'''
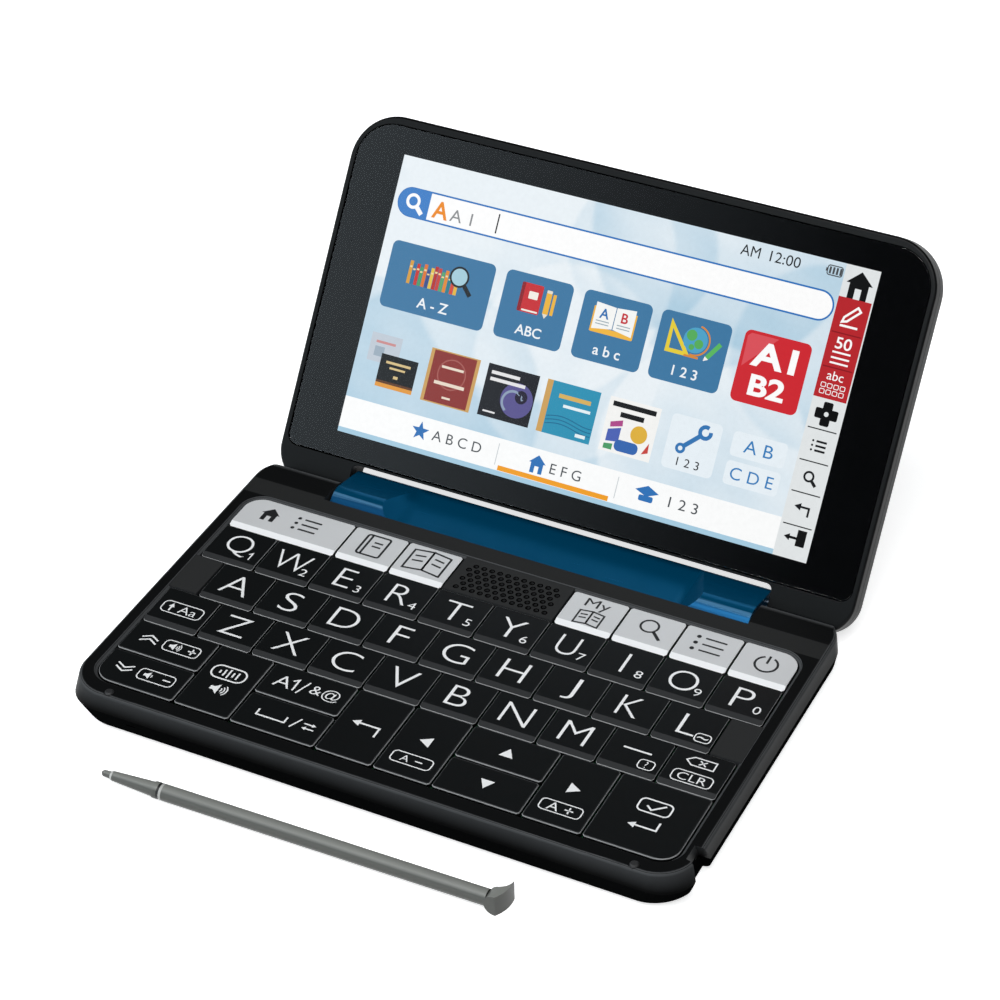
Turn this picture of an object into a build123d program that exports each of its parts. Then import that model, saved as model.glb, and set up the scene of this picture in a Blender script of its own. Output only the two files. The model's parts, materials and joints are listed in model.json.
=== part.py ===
from build123d import *
import os

# Electronic dictionary: a keyboard half and a touch-screen half joined by a two-axis hinge bar,
# with a stylus that is kept in a bay in the keyboard half.
# Millimetres. X is along the hinge, +Y points from the keyboard to the hinge, +Z is up, and z = 0 is
# the surface that the rubber feet stand on. The origin is under the middle of the keyboard half.
# The screen half is modelled open, at its reading angle.

os.makedirs("parts", exist_ok=True)

# ---------------------------------------------------------------- driving dimensions
# both halves
rim_side = 3.8               # from the keys to the side of the case
rim_front = 4.3              # from the keys to the front of the case
hinge_strip = 11.1           # from the hinge axis in the keyboard half to the keys
front_lip = 0.8              # how far the front of the keyboard half passes the free edge of the other
hinge_corner_r = 8.5         # plan radius of the corners beside the hinge
hinge_block = 20.0           # width of each half at either end of the hinge bar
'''
(WRITTEN REQUEST):
Pull every line containing "import" out of the data above.

(RESPONSE TO THE EXERCISE):
Turn this picture of an object into a build123d program that exports each of its parts. Then import that model, saved as model.glb, and set up the scene of this picture in a Blender script of its own. Output only the two files. The model's parts, materials and joints are listed in model.json.
from build123d import *
import os